%%

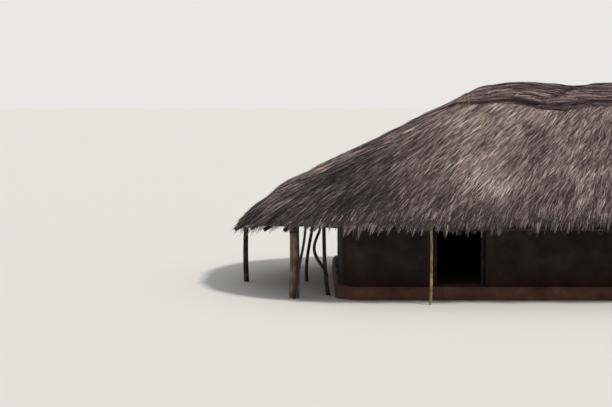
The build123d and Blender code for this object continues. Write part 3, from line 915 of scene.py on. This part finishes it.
class HUT_OT_crest(bpy.types.Operator):
    """Bind long bundles of grass along the ridge and down over its ends"""

    bl_idname = "hut.crest"
    bl_label = "Ridge Crest"

    def execute(self, context):
        skin = crest_skin(shared["form"])
        under = skin.copy()
        under[:, :, 2] -= CREST_EDGE
        under[:, 1:-1, 2] -= CREST_BODY - CREST_EDGE
        points = np.concatenate([skin.reshape(-1, 3), under.reshape(-1, 3)])
        width = CREST_ROWS + 1
        below = (CREST_COLUMNS + 1) * width
        faces = []
        for start in range(0, CREST_COLUMNS * width, width):
            for a in range(start, start + CREST_ROWS):
                b = a + width
                faces.append((a, b, b + 1, a + 1))
                faces.append((below + a, below + a + 1, below + b + 1, below + b))
            for a in (start, start + CREST_ROWS):
                faces.append((a, a + below, a + below + width, a + width))
        for start in (0, CREST_COLUMNS * width):
            for a in range(start, start + CREST_ROWS):
                faces.append((a, a + 1, a + 1 + below, a + below))
        mesh = mesh_from("crest_body", points, faces)
        # Its streaks run along the ridge, so the place along X comes last
        set_vectors(mesh, "landing", points[:, [1, 2, 0]])
        close_ends(mesh)
        body = link_piece("crest_body", mesh, shared["crest_coat"], "crest_thatch")
        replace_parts(body, *CREST_NODES)
        shared["cover"].append(mesh)
        self.lay_strands(skin)
        return {"FINISHED"}

    def lay_strands(self, skin):
        """Lay long wavy strands that follow the crest to its ends."""
        rng = np.random.default_rng(77)
        # Each strand runs from a place on the crest away from where its bundles part
        start = rng.uniform(-CREST_HALF, CREST_HALF, CREST_STRANDS)
        outward = np.where(start < CREST_PARTING, -1.0, 1.0)
        room = np.where(outward < 0, start + CREST_HALF, CREST_HALF - start) + 0.02
        length = np.minimum(rng.uniform(*STRAND_LENGTHS, CREST_STRANDS), room)
        row = rng.uniform(0, CREST_ROWS, CREST_STRANDS)
        share = row / CREST_ROWS * 2 - 1
        step = np.linspace(0, 1, STRAND_STEPS)[None, :]
        x = start[:, None] + outward[:, None] * length[:, None] * step
        wave = 0.9 * np.sin(x * 2.6 + row[:, None] * 0.35) + 0.5 * np.sin(x * 5.1 + row[:, None])
        drift = rng.normal(0, 1.1, CREST_STRANDS)[:, None] * step
        columns = (x + CREST_HALF) * (CREST_COLUMNS / (2 * CREST_HALF))
        paths = on_sheet(skin, columns, row[:, None] + wave * step + drift)
        # It comes out of the crest, lifts in the middle and lies down or stands off at its tip
        lift = rng.uniform(*STRAND_LIFTS, CREST_STRANDS)[:, None] * np.sin(math.pi * step) + 0.004
        tips = np.clip(rng.normal(0.0, 0.012, CREST_STRANDS), -0.01, 0.03)[:, None] * step ** 2
        paths[:, :, 2] += lift + tips - 0.02 * (1 - step) ** 2
        facing = np.stack([np.zeros(CREST_STRANDS), ROOF_SLOPE * share * 1.6,
                           np.ones(CREST_STRANDS)], axis=1)
        facing += rng.normal(0, 0.3, facing.shape)
        # Painted shade: strands are darker at the crest's edges and under the bundle that lies on
        # top
        clump = np.array([lumps((a * 1.4, b * 0.9, 3), 1, 2) for a, b in zip(start, row)])
        under = smoothstep(0.84, 0.97, np.abs(share))
        past = past_fold(start + outward * length / 2, share)
        under = np.maximum(under, smoothstep(-0.35, -0.03, past) * (past < 0.05))
        shades = np.clip(rng.normal(0.5, 0.24, CREST_STRANDS) + 0.6 * clump - 0.6 * under, 0, 1)
        widths = rng.uniform(*STRAND_WIDTHS, CREST_STRANDS)
        mesh = ribbons("crest_grass", paths, widths, shades, facing)
        link_piece("crest_grass", mesh, shared["crest_grass"], "crest_thatch")


# How far hand-laid mud strays from the plan, which share of that lies inside it, how far its
# lumps are apart, and how high they are beside each other
MUD_STRAY = 0.016
MUD_INWARD = 0.4
MUD_LUMPS = ((0.7, 0.55, 2.0), (0.4, 0.16, 6.0))
# The grids that carry the lumps of the walls and of the platform
MUD_GRID = 0.09
PLINTH_GRID = 0.06
# How far rain and feet have rounded the platform's edge, and the radius of the walls' corners
WORN_EDGE = 0.035
WALL_CORNER = 0.45


def cut_to_grid(mesh, spacing):
    """Cut a mesh along X, Y and Z so that it can follow the lumps of hand-laid mud."""
    work = bmesh.new()
    work.from_mesh(mesh)
    for axis in range(3):
        normal = Vector((axis == 0, axis == 1, axis == 2))
        values = [vertex.co[axis] for vertex in work.verts]
        low, high = min(values), max(values)
        count = int((high - low) / spacing)
        for number in range(1, count):
            bmesh.ops.bisect_plane(
                work, geom=work.verts[:] + work.edges[:] + work.faces[:], dist=1e-4,
                plane_co=normal * (low + (high - low) * number / count), plane_no=normal)
    work.to_mesh(mesh)
    work.free()


def wall_core():
    """Give half the length and depth of the walls' plan, less their rounded corners."""
    boxes = [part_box(name) for name in ("left_wall", "right_wall", "back_wall")]
    return [(max(box[1][axis] for box in boxes) - min(box[0][axis] for box in boxes)) / 2
            - WALL_CORNER for axis in (0, 1)]


def smear(node, spacing, material, slot, worn=False):
    """Give a mud piece the uneven faces of hand-laid mud, level with its neighbours'."""
    mesh = node_object(node).data.copy()
    cut_to_grid(mesh, spacing)
    core = wall_core()
    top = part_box(node)[1][2]
    for vertex in mesh.vertices:
        place = vertex.co
        near = Vector([max(-half, min(half, value)) for half, value in zip(core, place)])
        outward = place.to_2d() - near
        distance = outward.length
        if distance < 0.001:
            continue
        outward.normalize()
        stray = sum(height * lumps(place, size, seed) for height, size, seed in MUD_LUMPS)
        push = MUD_STRAY * (stray - MUD_INWARD)
        # Only the rim, which lies outside the walls, is worn
        if worn and distance > WALL_CORNER - 0.03:
            rounding = max(0, (place.z - (top - 2 * WORN_EDGE)) / (2 * WORN_EDGE))
            push -= WORN_EDGE * rounding ** 2 * (1 + 0.5 * lumps(place, 0.4, 4.0))
        place.x += outward.x * push
        place.y += outward.y * push
    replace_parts(link_piece(f"{node}_mud", mesh, material, slot), node)


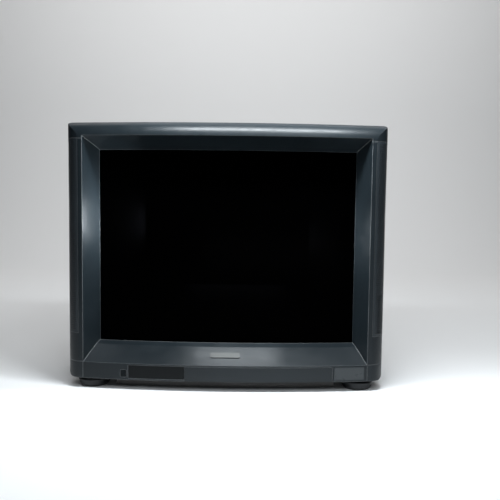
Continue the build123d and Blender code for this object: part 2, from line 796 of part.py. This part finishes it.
cap_top = cap_plane.from_local_coords(Vector(0, 0, 11.0))
lead_points = [
    (-115, 153, flyback_top_z + 6.2),
    (-115, 156, flyback_top_z + 45),
    (-124, 150, flyback_top_z + 95),
    (-136, 128, flyback_top_z + 150),
    (-130, 98, flyback_top_z + 205),
    (-106, 74, flyback_top_z + 258),
    (-72, 50, flyback_top_z + 306),
    (-36, 22, flyback_top_z + 345),
    (-12, -6, cap_top.Z + 5),
    tuple(cap_top),
]
save_lead(lead_points, 2.4, "anode_lead")

with BuildPart() as heat_sinks:
    for x, y in ((-20, 60), (95, 40)):
        slab((x, x + 4), (y, y + 70), (board_z, board_z + 62))
        for fin in range(7):
            fin_y = y + 2 + 10.6 * fin
            slab((x + 4, x + 20), (fin_y, fin_y + 2.2), (board_z + 6, board_z + 62))
save(heat_sinks, "heat_sinks")

# Each rear socket has a collar that fills its hole in the cover, and a sleeve outside it.
tuner_x = (30.0, 92.0)
antenna_radius = 4.76
antenna_collar = 7.0
antenna_length = 9.5
antenna_x = 52.0
antenna_z = 72.0
jack_collar = 6.0
jack_length = 8.0
collar_gap = 0.4
can_back_y = bay_floor_y - cover_wall - 0.2


def rear_socket(x, z, collar, radius, length):
    """Socket through the floor of the connection bay."""
    rod((x, can_back_y - 1, z), (x, bay_floor_y, z), collar)
    rod((x, bay_floor_y - 1, z), (x, bay_floor_y + length, z), radius)


with BuildPart() as tuner:
    slab(tuner_x, (185, can_back_y), (board_z, board_z + 38))
    rear_socket(antenna_x, antenna_z, antenna_collar, antenna_radius, antenna_length)
    contact_end = (antenna_x, bay_floor_y + antenna_length + 1, antenna_z)
    rod((antenna_x, bay_floor_y + 2, antenna_z), contact_end, 0.8, mode=Mode.SUBTRACT)
save(tuner, "tuner")

rear_jack_x = (120.0, 145.0, 170.0)
rear_jack_z = (68.0, 92.0)
rear_jacks = [(x, z) for x in rear_jack_x for z in rear_jack_z]
with BuildPart() as rear_av_jacks:
    slab((108, 182), (222, can_back_y), (board_z + 6, 104))
    for x, z in rear_jacks:
        rear_socket(x, z, jack_collar, jack_sleeve_radius, jack_length)
    for x, z in rear_jacks:
        bore_end = (x, bay_floor_y + jack_length + 1, z)
        rod((x, bay_floor_y - 2, z), bore_end, jack_bore_radius, mode=Mode.SUBTRACT)
save(rear_av_jacks, "rear_av_jacks")

# Capacitors: x, y, radius and height above the board.
capacitors = [
    (-60, 20, 17, 48),
    (-60, 70, 11, 34),
    (40, 20, 9, 28),
    (60, 130, 8, 24),
    (150, 60, 11, 30),
    (-150, 60, 9, 26),
]
with BuildPart() as board_components:
    for x, y, radius, height in capacitors:
        rod((x, y, board_z), (x, y, board_z + height), radius)
    slab((-165, -115), (0, 44), (board_z, board_z + 42))
    slab((-60, -20), (150, 190), (board_z, board_z + 34))
    slab((0, 26), (160, 190), (board_z, board_z + 6))
save(board_components, "board_components")

speaker_z = 360.0
speaker_y = -182.0
speaker_x = (306.5, 331.0)
for side, label in ((-1, "speaker_left"), (1, "speaker_right")):
    face_x = side * speaker_x[1]
    with BuildPart() as speaker:
        side_plane = Plane(origin=(face_x, speaker_y, speaker_z), x_dir=(0, 1, 0), z_dir=(side, 0, 0))
        with BuildSketch(side_plane):
            RectangleRounded(50, 110, 20)
            RectangleRounded(42, 100, 18, mode=Mode.SUBTRACT)
        extrude(amount=-2)
        with BuildSketch(side_plane.offset(-2)):
            RectangleRounded(44, 102, 19)
        with BuildSketch(side_plane.offset(-12)):
            RectangleRounded(30, 50, 14)
        loft(ruled=True)
        with BuildSketch(side_plane.offset(-12)):
            Circle(19)
        extrude(amount=-12)
    save(speaker, label)


# ---------------------------------------------------------------- rear cover and its cap
vent_width = 4.0
vent_pitch = 11.0
top_vent = {"rows": (62.0,), "count": 27, "slot_length": 70.0, "depth": 145.0}
rear_vent = {"rows": (360.0, 230.0), "count": 23, "slot_length": 44.0, "depth": 12.0}
post_x = 120.0
post_radius = 5.0
cover_post_y = (-60.0, 60.0)
cap_post_y = 225.0
well_radius = 6.0
well_wall = 2.0
well_bottom_y = bezel_back_y + 8.0
well_rear_y = 70.0
cut_margin = 5.0
tube_head_height = 4.0
tube_thread_length = 25.0
cover_head_height = 3.0
cover_head_radius = 4.5
cover_thread_length = 28.0
cord_x = -125.0
cord_z = 72.0
cord_radius = 3.6
grommet_radius = 8.0
cover_front = cover_stations[:3]
cap_start, cap_half, cap_top_z = cover_stations[2]
cap_stations = [(cap_start + seam, cap_half, cap_top_z), cover_stations[3]]


def cover_form(stations, inset, front_reach, back_reach):
    """Outer form through some of the rear cover's stations, made smaller all round."""
    low = strip_low_z + inset
    sections = [[y, half - inset, top - inset] for y, half, top in stations]
    sections[0][0] -= front_reach
    sections[-1][0] += back_reach
    with BuildPart() as form:
        for front, back in zip(sections, sections[1:]):
            for y, half, top in (front, back):
                with BuildSketch(upright(y)):
                    with Locations((0, (low + top) / 2)):
                        RectangleRounded(2 * half, top - low, outline_corner - inset)
            loft(ruled=True)
    return form.part


def mouth_ring(outside, inside, start_y, end_y):
    """Ring with the outline of the cover's rear mouth, between two insets."""
    middle = (strip_low_z + cap_top_z) / 2
    height = cap_top_z - strip_low_z
    with BuildPart() as ring:
        with BuildSketch(upright(end_y)):
            for inset, mode in ((outside, Mode.ADD), (inside, Mode.SUBTRACT)):
                width = 2 * (cap_half - inset)
                with Locations((0, middle)):
                    RectangleRounded(width, height - 2 * inset, outline_corner - inset, mode=mode)
        extrude(amount=end_y - start_y)
    return ring.part


def vent_cuts(plane, rows, count, slot_length, depth):
    """Rows of ventilation slots, cut from a plane."""
    with BuildPart() as cuts:
        with BuildSketch(plane):
            for row in rows:
                with Locations((0, row)):
                    with GridLocations(vent_pitch, 0, count, 1):
                        Rectangle(vent_width, slot_length)
        extrude(amount=depth + cut_margin)
    return cuts.part


def post(side, y):
    """Post that holds the main board off the cover's floor."""
    rod((side * post_x, y, strip_low_z), (side * post_x, y, board_z - board_thickness), post_radius)


cover_outer = cover_form(cover_front, 0, 0, 0)
with BuildPart() as cover_blocks:
    for side in (-1, 1):
        grip_x = sorted((side * (grip_face_x - grip_depth - cover_wall), side * cabinet_width / 2))
        grip_block_y = (grip_y[0] - cover_wall, grip_y[1] + cover_wall)
        slab(grip_x, grip_block_y, (grip_z[0] - cover_wall, grip_z[1] + cover_wall))
        for z in well_z:
            rod((side * well_x, bezel_back_y, z), (side * well_x, well_rear_y, z), well_radius + well_wall)
        for y in cover_post_y:
            post(side, y)
    add(cover_outer, mode=Mode.INTERSECT)

with BuildPart() as rear_cover:
    add(cover_outer)
    add(cover_form(cover_front, cover_wall, 1, 1), mode=Mode.SUBTRACT)
    add(cover_blocks.part)
    for side in (-1, 1):
        grip_x = sorted((side * (grip_face_x - grip_depth), side * cabinet_width))
        slab(grip_x, grip_y, grip_z, mode=Mode.SUBTRACT)
        for z in well_z:
            seat = (side * well_x, well_bottom_y, z)
            rod(seat, (side * well_x, well_rear_y + cut_margin, z), well_radius, mode=Mode.SUBTRACT)
            screw_hole_start = (side * well_x, bezel_back_y - 1, z)
            rod(screw_hole_start, seat, 2 * hole_radius - screw_radius, mode=Mode.SUBTRACT)
    from_above = Plane((0, 0, cabinet_height + cut_margin), x_dir=(-1, 0, 0), z_dir=(0, 0, -1))
    add(vent_cuts(from_above, **top_vent), mode=Mode.SUBTRACT)
save(rear_cover, "rear_cover")

# Cap over the neck end. A flange and a tongue at its front close the joint with the cover.
tongue_length = 6.0
tongue_inset = cover_wall + seam
cap_outer = cover_form(cap_stations, 0, 0, 0)
with BuildPart() as cap_blocks:
    bay_frame_x = (bay_x[0] - cover_wall, bay_x[1] + cover_wall)
    bay_frame_z = (bay_z[0] - cover_wall, bay_z[1] + cover_wall)
    slab(bay_frame_x, (bay_floor_y - cover_wall, rear_y), bay_frame_z)
    for side in (-1, 1):
        post(side, cap_post_y)
    add(cap_outer, mode=Mode.INTERSECT)

with BuildPart() as rear_cap:
    add(cap_outer)
    add(cover_form(cap_stations, cover_wall, 1, -cover_wall), mode=Mode.SUBTRACT)
    add(cap_blocks.part)
    add(mouth_ring(1, 2 * tongue_inset, cap_start + seam, cap_start + seam + cover_wall))
    add(mouth_ring(tongue_inset, 2 * tongue_inset, cap_start - tongue_length, cap_start + seam + 1))
    slab(bay_x, (bay_floor_y, rear_y + 1), bay_z, mode=Mode.SUBTRACT)
    bay_holes = [(antenna_x, antenna_z, antenna_collar + collar_gap), (cord_x, cord_z, grommet_radius + 0.2)]
    bay_holes += [(x, z, jack_collar + collar_gap) for x, z in rear_jacks]
    for x, z, radius in bay_holes:
        rod((x, bay_floor_y - cut_margin, z), (x, bay_floor_y + 1, z), radius, mode=Mode.SUBTRACT)
    add(vent_cuts(upright(rear_y + cut_margin), **rear_vent), mode=Mode.SUBTRACT)
save(rear_cap, "rear_cap")

# Screws: four hold the tube's lugs, four hold the rear cover in its wells.
with BuildPart() as assembly_screws:
    for x, z in lug_places:
        head_y = band_y[0] + lug_thickness
        rod((x, band_y[0] - tube_thread_length, z), (x, head_y, z), screw_radius)
        rod((x, head_y, z), (x, head_y + tube_head_height, z), 3 * screw_radius)
    for side in (-1, 1):
        for z in well_z:
            head_start = (side * well_x, well_bottom_y, z)
            thread_end = (side * well_x, bezel_back_y - cover_thread_length, z)
            rod(thread_end, head_start, screw_radius)
            rod(head_start, (side * well_x, well_bottom_y + cover_head_height, z), cover_head_radius)
save(assembly_screws, "assembly_screws")

# Grommet: waist in the cover's hole, flange outside it, nose, and the cord's bore through all.
grommet_runs = [
    (bay_floor_y - 6, bay_floor_y, grommet_radius),
    (bay_floor_y, bay_floor_y + 3, grommet_radius + 3),
    (bay_floor_y + 3, rear_y - 1, grommet_radius - 2),
]
with BuildPart() as cord_grommet:
    for start, end, radius in grommet_runs:
        rod((cord_x, start, cord_z), (cord_x, end, cord_z), radius)
    rod((cord_x, bay_floor_y - 7, cord_z), (cord_x, rear_y, cord_z), cord_radius, mode=Mode.SUBTRACT)
save(cord_grommet, "cord_grommet")
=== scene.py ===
import json
from math import cos, radians, sin

import bmesh
import bpy
from mathutils import Matrix, Vector


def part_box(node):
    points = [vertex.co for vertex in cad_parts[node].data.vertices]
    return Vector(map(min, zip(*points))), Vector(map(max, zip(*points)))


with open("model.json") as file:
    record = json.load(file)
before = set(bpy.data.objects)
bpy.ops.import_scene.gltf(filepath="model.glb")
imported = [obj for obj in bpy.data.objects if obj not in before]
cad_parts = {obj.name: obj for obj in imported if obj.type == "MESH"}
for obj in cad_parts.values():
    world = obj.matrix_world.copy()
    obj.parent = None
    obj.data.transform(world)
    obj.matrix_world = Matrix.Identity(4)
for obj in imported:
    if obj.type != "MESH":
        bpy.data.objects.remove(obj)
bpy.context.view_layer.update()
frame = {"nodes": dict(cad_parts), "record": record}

nodes = frame["nodes"]
bezel_low, bezel_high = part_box("front_bezel")
glass_low, glass_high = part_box("crt_faceplate")
front_y, top_z = bezel_low.y, bezel_high.z
middle_z = (glass_low.z + glass_high.z) / 2


# ---------------------------------------------------------------- camera
def make_camera():
    """Camera in front, a little right of the middle and level with the screen's upper half."""
    yaw, pitch, roll = radians(-0.27), radians(3.87), radians(0.70)
    right_of_middle, distance, below_top = 0.0555, 1.1835, 0.1801
    forward = Vector((sin(yaw) * cos(pitch), cos(yaw) * cos(pitch), -sin(pitch)))
    right = Vector((cos(yaw), -sin(yaw), 0))
    up = right.cross(forward)
    right_rolled = cos(roll) * right + sin(roll) * up
    up_rolled = cos(roll) * up - sin(roll) * right
    data = bpy.data.cameras.new("camera")
    data.sensor_width = 36
    data.lens = 41.9
    camera = bpy.data.objects.new("camera", data)
    bpy.context.scene.collection.objects.link(camera)
    axes = Matrix((right_rolled, up_rolled, -forward)).transposed()
    place = Vector((right_of_middle, front_y - distance, top_z - below_top))
    camera.matrix_world = Matrix.Translation(place) @ axes.to_4x4()
    bpy.context.scene.camera = camera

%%

Copy out exactly the lines from the one containing "# Grommet: waist" to the one containing "world = obj.matrix_world.copy()", both ends inclusive.

# Grommet: waist in the cover's hole, flange outside it, nose, and the cord's bore through all.
grommet_runs = [
    (bay_floor_y - 6, bay_floor_y, grommet_radius),
    (bay_floor_y, bay_floor_y + 3, grommet_radius + 3),
    (bay_floor_y + 3, rear_y - 1, grommet_radius - 2),
]
with BuildPart() as cord_grommet:
    for start, end, radius in grommet_runs:
        rod((cord_x, start, cord_z), (cord_x, end, cord_z), radius)
    rod((cord_x, bay_floor_y - 7, cord_z), (cord_x, rear_y, cord_z), cord_radius, mode=Mode.SUBTRACT)
save(cord_grommet, "cord_grommet")
=== scene.py ===
import json
from math import cos, radians, sin

import bmesh
import bpy
from mathutils import Matrix, Vector


def part_box(node):
    points = [vertex.co for vertex in cad_parts[node].data.vertices]
    return Vector(map(min, zip(*points))), Vector(map(max, zip(*points)))


with open("model.json") as file:
    record = json.load(file)
before = set(bpy.data.objects)
bpy.ops.import_scene.gltf(filepath="model.glb")
imported = [obj for obj in bpy.data.objects if obj not in before]
cad_parts = {obj.name: obj for obj in imported if obj.type == "MESH"}
for obj in cad_parts.values():
    world = obj.matrix_world.copy()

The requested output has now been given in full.